Change management should focus on workflow standardization, role clarity, and KPI adoption. Buyers, branch managers, warehouse supervisors, finance teams, and sales operations all interact with inventory differently. A successful implementation aligns those perspectives through common definitions, shared dashboards, and governed exception paths rather than forcing every team into the same daily process.
- Establish a cross-functional design authority spanning operations, supply chain, finance, sales, and IT
- Cleanse item, supplier, customer, and location master data before workflow automation expands bad data at scale
- Define service-level segmentation and inventory policy rules early, not after go-live
- Instrument operational KPIs such as fill rate, inventory turns, backorder aging, supplier OTIF, and order cycle time
- Design for continuity with fallback procedures, exception queues, and phased cutover planning
- Use implementation waves that reflect operational dependencies rather than organizational politics
Measuring ROI beyond inventory reduction
The business case for distribution ERP should not be limited to lower stock levels. Executive teams should evaluate broader operational ROI: improved fill rate, fewer expedites, reduced manual reconciliation, faster month-end close, lower write-offs, better supplier performance, stronger pricing control, and higher planner and warehouse productivity. These gains often matter more than a narrow inventory carrying cost calculation.
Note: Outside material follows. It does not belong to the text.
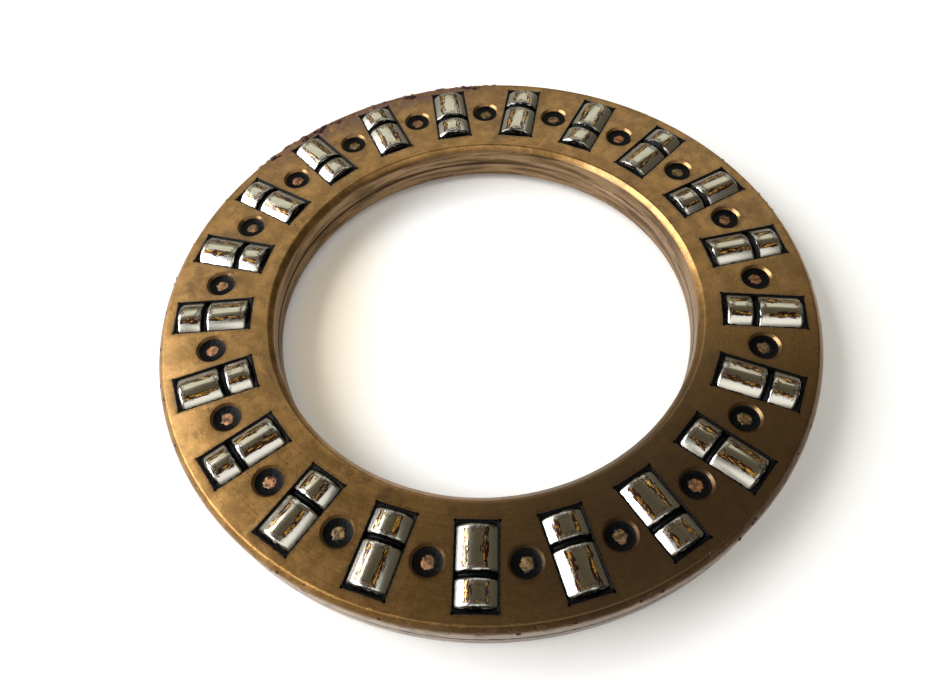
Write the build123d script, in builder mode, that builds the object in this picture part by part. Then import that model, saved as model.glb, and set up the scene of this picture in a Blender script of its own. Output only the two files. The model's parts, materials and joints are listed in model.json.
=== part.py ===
from build123d import *

import os
from math import cos, radians, sin, sqrt

# Cage and roller assembly of a cylindrical roller thrust bearing. A bronze cage in two halves,
# riveted together, carries two rollers of unequal length in each pocket.
#
# Millimetres. +Z is the bearing's axis. The origin is the centre of the bore, in the plane where
# the two halves meet, and the axes of all the rollers lie in that plane too. The pockets are
# numbered counterclockwise as seen from +Z, with the first and the last on either side of -Y.

# Shaft and washers that the assembly works with
shaft_diameter = 100.0
shaft_clearance = 0.15  # radial

# Rollers
roller_diameter = 13.0
long_roller_length = 10.1
short_roller_length = 6.3
roller_corner_radius = 1.0
roller_stands_proud = 1.3  # past each face of the cage

# Pockets
pocket_count = 21
seat_clearance = 0.15  # radial, between a roller and the round seat around it
window_clearance = 0.55  # each side, between a roller and the edge of its window in the face
roller_end_play = 0.65  # between a roller and the end wall of its pocket
roller_gap = 0.6  # between the two rollers of a pocket
corner_relief_radius = 0.35

# Cage
inner_land = 5.3  # bronze between the bore and the pockets
outer_land = 3.75  # bronze between the pockets and the rim
face_chamfer = 1.35
joint_chamfer = 0.35  # where the halves meet, at the bore and at the rim

# Rivets
rivet_diameter = 3.0
rivet_hole_clearance = 0.05  # radial
rivet_recess_depth = 2.0
rivet_recess_wall = 0.8  # thinnest bronze between a recess and the seats beside it
rivet_recess_flare = 0.65
rivet_head_height = 1.0
rivet_head_edge = 0.35
rivet_head_clearance = 0.2  # between a head and the wall of its recess
rivet_head_taper = 0.9  # from the edge of a formed head to its flat top, on the radius

# Cage sizes that follow
bore_radius = shaft_diameter / 2 + shaft_clearance
roller_radius = roller_diameter / 2
half_thickness = roller_radius - roller_stands_proud
pocket_length = long_roller_length + short_roller_length + roller_gap + 2 * roller_end_play
pocket_inner_radius = bore_radius + inner_land
pocket_outer_radius = pocket_inner_radius + pocket_length
pitch_radius = (pocket_inner_radius + pocket_outer_radius) / 2
rim_radius = pocket_outer_radius + outer_land
pocket_pitch = 360 / pocket_count
first_rivet_angle = -90
first_pocket_angle = first_rivet_angle + pocket_pitch / 2

# Pocket sizes that follow
seat_radius = roller_radius + seat_clearance
window_width = 2 * (sqrt(roller_radius**2 - half_thickness**2) + window_clearance)
cutter_height = 2 * roller_diameter

# Rivet sizes that follow: a recess takes the width that the seats on both sides leave to it
recess_floor = half_thickness - rivet_recess_depth
seat_width_at_floor = sqrt(seat_radius**2 - recess_floor**2)
rivet_to_pocket_axis = pitch_radius * sin(radians(pocket_pitch / 2))
recess_radius = rivet_to_pocket_axis - seat_width_at_floor - rivet_recess_wall
rivet_radius = rivet_diameter / 2
rivet_hole_radius = rivet_radius + rivet_hole_clearance
rivet_head_radius = recess_radius - rivet_head_clearance
rivet_head_top_radius = rivet_head_radius - rivet_head_taper
rivet_head_top = recess_floor + rivet_head_height

same_radius = 0.01  # how nearly two circles match when the mouths of the recesses are picked out

os.makedirs("parts", exist_ok=True)


# ---------------------------------------------------------------- cage
with BuildPart() as cage_upper:
    with BuildSketch(Plane.XZ):
        with BuildLine():
            Polyline(
                (bore_radius + joint_chamfer, 0),
                (rim_radius - joint_chamfer, 0),
                (rim_radius, joint_chamfer),
                (rim_radius, half_thickness - face_chamfer),
                (rim_radius - face_chamfer, half_thickness),
                (bore_radius + face_chamfer, half_thickness),
                (bore_radius, half_thickness - face_chamfer),
                (bore_radius, joint_chamfer),
                close=True,
            )
        make_face()
    revolve(axis=Axis.Z)

    # Round seats for the rollers, open at the face through a narrower window that holds them in
    with PolarLocations(pitch_radius, pocket_count, start_angle=first_pocket_angle):
        Cylinder(seat_radius, pocket_length, rotation=(0, 90, 0), mode=Mode.SUBTRACT)
        Box(pocket_length, window_width, cutter_height, mode=Mode.SUBTRACT)
        with GridLocations(pocket_length, window_width, 2, 2):
            Cylinder(corner_relief_radius, cutter_height, mode=Mode.SUBTRACT)

    # Flared recess and through hole for a rivet in each bridge between two pockets
    with Locations(Plane.XY.offset(half_thickness)):
        with PolarLocations(pitch_radius, pocket_count, start_angle=first_rivet_angle):
            CounterBoreHole(rivet_hole_radius, recess_radius, rivet_recess_depth)
    face_circles = cage_upper.edges().filter_by(GeomType.CIRCLE).group_by(Axis.Z)[-1]
    recess_mouths = face_circles.filter_by(lambda edge: abs(edge.radius - recess_radius) < same_radius)
    chamfer(recess_mouths, rivet_recess_flare)
cage_upper.part.label = "cage_upper"
export_step(cage_upper.part, "parts/cage_upper.step")

with BuildPart() as cage_lower:
    mirror(cage_upper.part, about=Plane.XY)
cage_lower.part.label = "cage_lower"
export_step(cage_lower.part, "parts/cage_lower.step")


# ---------------------------------------------------------------- rivets
# The lower head is the domed one that a rivet is supplied with, and the upper is formed in place
with BuildPart() as single_rivet:
    with BuildSketch(Plane.XZ):
        with BuildLine():
            domed_head = TangentArc(
                (0, -rivet_head_top), (rivet_head_radius, -recess_floor), tangent=(1, 0)
            )
            Polyline(
                domed_head @ 1,
                (rivet_radius, -recess_floor),
                (rivet_radius, recess_floor),
                (rivet_head_radius, recess_floor),
                (rivet_head_radius, recess_floor + rivet_head_edge),
                (rivet_head_top_radius, rivet_head_top),
                (0, rivet_head_top),
                domed_head @ 0,
            )
        make_face()
    revolve(axis=Axis.Z)

with BuildPart() as cage_rivets:
    with PolarLocations(pitch_radius, pocket_count, start_angle=first_rivet_angle):
        add(single_rivet.part)
cage_rivets.part.label = "cage_rivets"
export_step(cage_rivets.part, "parts/cage_rivets.step")


# ---------------------------------------------------------------- rollers
def export_roller(name, length, centre_radius, angle):
    """A cylinder with rounded ends, whose axis lies along the radius at this angle."""
    outward = Vector(cos(radians(angle)), sin(radians(angle)), 0)
    axis_plane = Plane(origin=outward * centre_radius, x_dir=(0, 0, 1), z_dir=outward)
    with BuildPart(axis_plane) as roller:
        Cylinder(roller_radius, length)
        fillet(roller.edges().filter_by(GeomType.CIRCLE), roller_corner_radius)
    roller.part.label = name
    export_step(roller.part, f"parts/{name}.step")


# The long roller is the outer one in every second pocket, so that the gaps between the rollers
# run on two circles. The number of pockets is odd, so the first and the last are alike.
for pocket in range(1, pocket_count + 1):
    long_roller_outside = pocket % 2 == 1
    inner_length = short_roller_length if long_roller_outside else long_roller_length
    outer_length = long_roller_length if long_roller_outside else short_roller_length
    inner_centre = pocket_inner_radius + roller_end_play + inner_length / 2
    outer_centre = pocket_outer_radius - roller_end_play - outer_length / 2
    long_centre = outer_centre if long_roller_outside else inner_centre
    short_centre = inner_centre if long_roller_outside else outer_centre
    angle = first_pocket_angle + (pocket - 1) * pocket_pitch
    export_roller(f"long_roller_{pocket:02d}", long_roller_length, long_centre, angle)
    export_roller(f"short_roller_{pocket:02d}", short_roller_length, short_centre, angle)

print(f"bore {2 * bore_radius:.3f}  rim {2 * rim_radius:.3f}  cage thickness {2 * half_thickness:.3f}")
print(f"pitch circle {2 * pitch_radius:.3f}  pocket {pocket_length:.3f} x {window_width:.3f}")
print(f"rivet recess {2 * recess_radius:.3f}  rivet head {2 * rivet_head_radius:.3f}")
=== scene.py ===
import json
import math
import random

import bmesh
import bpy
from mathutils import Matrix, Vector, noise


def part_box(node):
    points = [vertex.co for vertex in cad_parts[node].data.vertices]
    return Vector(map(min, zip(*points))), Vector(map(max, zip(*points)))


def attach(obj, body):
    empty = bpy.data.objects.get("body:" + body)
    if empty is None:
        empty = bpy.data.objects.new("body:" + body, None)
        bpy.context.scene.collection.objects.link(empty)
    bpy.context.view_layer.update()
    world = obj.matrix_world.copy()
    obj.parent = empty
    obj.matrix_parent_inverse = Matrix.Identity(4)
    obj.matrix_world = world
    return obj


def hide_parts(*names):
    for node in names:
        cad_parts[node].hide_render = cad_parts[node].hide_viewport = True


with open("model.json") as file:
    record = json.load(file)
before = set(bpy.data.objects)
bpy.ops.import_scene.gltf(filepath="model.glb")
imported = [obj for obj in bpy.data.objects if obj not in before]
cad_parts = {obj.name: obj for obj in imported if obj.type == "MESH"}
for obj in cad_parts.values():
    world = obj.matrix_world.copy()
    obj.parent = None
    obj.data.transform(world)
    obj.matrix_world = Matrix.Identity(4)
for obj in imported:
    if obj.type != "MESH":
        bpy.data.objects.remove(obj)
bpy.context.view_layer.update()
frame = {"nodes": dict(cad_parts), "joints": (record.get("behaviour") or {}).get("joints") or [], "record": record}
mounts = {m["name"]: m for m in frame["record"]["mounts"]}
joints = {j["child"]: j for j in frame["joints"]}
print("frame loaded:", len(frame["nodes"]), "nodes")

# Pieces are modelled in millimetres and shrunk to metres when they are finished
mm = 0.001
overcut = 1.0  # how far a cutter runs on past the metal
weldDistance = 0.003  # points nearer than this are joined
fineWeldDistance = 0.0005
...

There is also strategic ROI in visibility. When leaders can see demand shifts, backlog concentration, branch imbalances, and supplier risk earlier, they can act before service failures become revenue losses. That supports operational continuity planning and makes the organization more resilient during market volatility.
For SysGenPro, the opportunity is to position distribution ERP as digital operations infrastructure: a connected platform for inventory optimization, workflow orchestration, supply chain intelligence, and enterprise reporting modernization. In distribution, the winning architecture is the one that turns fragmented transactions into coordinated operational decisions.